Ze Frank is in Vegas and had the following smart thing to say about the old place:

Here, what you see is what you get and there's no reason to feel like you're missing anything. This New York [the casino] means the same to me as it does to everyone else. Everything is out of context and that means context allows for everything.
I completely agree.

June 12, 2006


The NYT (magazine) has found more things online that are destroying our children. We already knew about the fatal charms of blogs and webcams, now it's online poker. I'm guessing I missed the cautionary tale about Warcraft.

Anyway, of all of these, online poker is the most legitimate one to cause concern. College kids do all manner of stupid things; losing all of their money online seems a reasonable addition to the repertoire. But I just can't get over the sensationalistic way in which the NYT tells these stories.

It's always the same; find the most extreme example of compulsive-destructive behavior for a given online activity and show how the factors at play in said example could easily lead to your own Little Johnny blowing the entire SigEp house in order to pay off his gambling debts.

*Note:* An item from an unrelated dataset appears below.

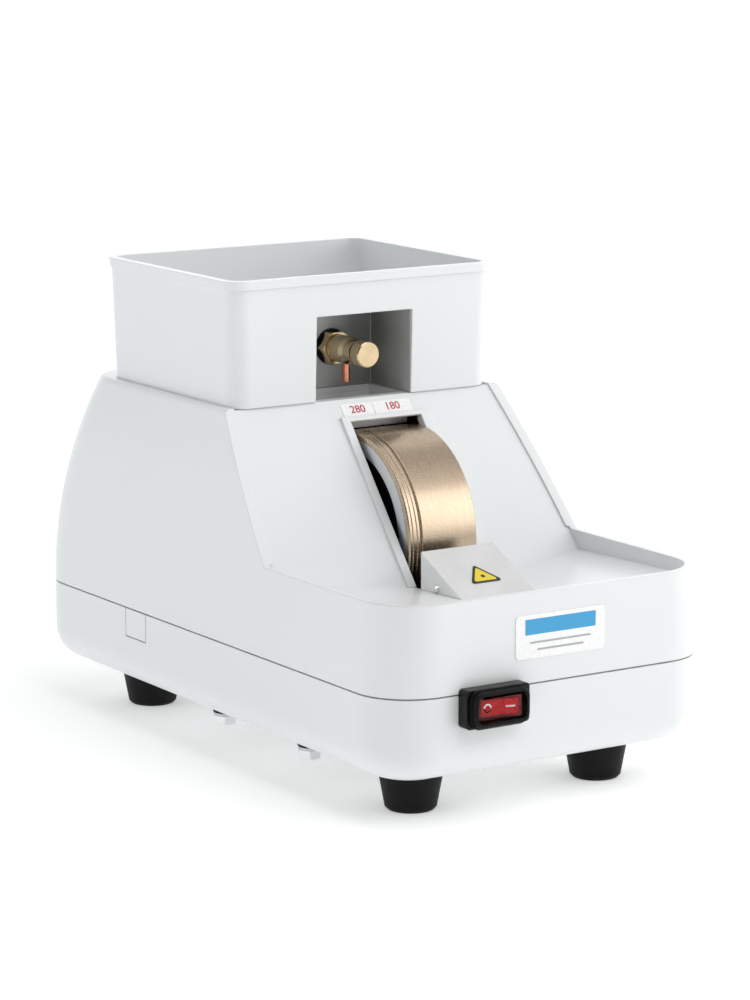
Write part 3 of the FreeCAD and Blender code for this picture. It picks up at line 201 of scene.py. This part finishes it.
# ---------------------------------------------------------------- materials
class Graph:
    """A material's node tree, with short ways to add the nodes that these finishes use."""

    def __init__(self, name):
        self.material = bpy.data.materials.new(name)
        self.material.use_nodes = True
        self.tree = self.material.node_tree
        self.shader = self.tree.nodes["Principled BSDF"]
        self.at = self.node("ShaderNodeTexCoord").outputs["Object"]

    def node(self, kind, inputs=None, **settings):
        made = self.tree.nodes.new(kind)
        for key, value in settings.items():
            setattr(made, key, value)
        for key, value in (inputs or {}).items():
            if isinstance(value, bpy.types.NodeSocket):
                self.tree.links.new(value, made.inputs[key])
            else:
                made.inputs[key].default_value = value
        return made

    def set(self, socket, value):
        if isinstance(value, bpy.types.NodeSocket):
            self.tree.links.new(value, self.shader.inputs[socket])
        else:
            self.shader.inputs[socket].default_value = value

    def colour(self, value):
        self.set("Base Color", value)

    def noise(self, scale, detail=3.0, at=None, rough=0.5):
        made = self.node(
            "ShaderNodeTexNoise",
            {"Vector": at or self.at, "Scale": scale, "Detail": detail, "Roughness": rough},
        )
        return made.outputs["Fac"]

    def stretched(self, x, y, z):
        made = self.node("ShaderNodeMapping", {"Vector": self.at, "Scale": (x, y, z)})
        return made.outputs["Vector"]

    def ranged(self, value, low, high, start=0.3, end=0.7):
        made = self.node(
            "ShaderNodeMapRange",
            {"Value": value, "From Min": start, "From Max": end, "To Min": low, "To Max": high},
        )
        return made.outputs["Result"]

    def math(self, operation, a, b=0.0, clamp=False):
        made = self.node("ShaderNodeMath", {0: a, 1: b}, operation=operation, use_clamp=clamp)
        return made.outputs[0]

    def between(self, factor, a, b):
        made = self.node("ShaderNodeMix", data_type="RGBA")
        for index, value in ((0, factor), (6, a), (7, b)):
            if isinstance(value, bpy.types.NodeSocket):
                self.tree.links.new(value, made.inputs[index])
            elif isinstance(value, tuple):
                made.inputs[index].default_value = (*value, 1.0)
            else:
                made.inputs[index].default_value = value
        return made.outputs[2]

    def bevel(self, radius):
        return self.node("ShaderNodeBevel", {"Radius": radius}, samples=6).outputs["Normal"]

    def edges(self, bevelled):
        """1 on sharp edges and 0 on faces."""
        flat = self.node("ShaderNodeNewGeometry").outputs["Normal"]
        product = self.node("ShaderNodeVectorMath", {0: bevelled, 1: flat}, operation="DOT_PRODUCT")
        turned = self.math("SUBTRACT", 1.0, product.outputs["Value"])
        return self.math("MULTIPLY", turned, 5.0, clamp=True)

    def bump(self, height, depth, normal=None):
        inputs = {"Height": height, "Distance": depth, "Strength": 1.0}
        if normal:
            inputs["Normal"] = normal
        return self.node("ShaderNodeBump", inputs).outputs["Normal"]

    def polar(self, centre, axis):
        """Place round an axis: along it, distance from it, and angle, as three sockets."""
        x, y, z = self.node("ShaderNodeSeparateXYZ", {0: self.at}).outputs
        if axis == "X":
            along, a, b = x, self.math("SUBTRACT", y, centre.y), self.math("SUBTRACT", z, centre.z)
        else:
            along, a, b = y, self.math("SUBTRACT", x, centre.x), self.math("SUBTRACT", z, centre.z)
        squares = self.math("ADD", self.math("MULTIPLY", a, a), self.math("MULTIPLY", b, b))
        return along, self.math("SQRT", squares), self.math("ARCTAN2", a, b)

    def vector(self, x, y, z):
        return self.node("ShaderNodeCombineXYZ", {0: x, 1: y, 2: z}).outputs[0]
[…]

The protagonist in this week's story is Greg Hogan Jr. who, after a 16 month losing streak at online poker, asks his friends to stop at a bank so he can cash a check on the way to the movies. He walks in, robs the place for a couple grand, and is arrested a couple hours after enjoying Tilda Swinton's turn as the White Witch in The Chronicles of Narnia.

It's a juicy tale as Mattathias Schwartz reveals when he writes in the piece "Hogan's lawyer has been fielding calls from bookers at 'Oprah,' 'Montel' and 'Good Morning America,' all drawn in by the irresistible 'good kid robs bank' story."

The fact that I foolishly keep thinking that the NYT is somehow better than Montel is the only reason these pieces continue to irk.

June 06, 2006

The Sausage King

Oh, yeah. The Flacks were in town this past weekend.

photo credit: cupcake

June 01, 2006


A sign it's been a long day: The Examiner headline reads "Bay Area's share of anti-terror funding shrinks" and I'm thinking "Did we ever really have a big problem with psychiartrists who support Al Qaeda?"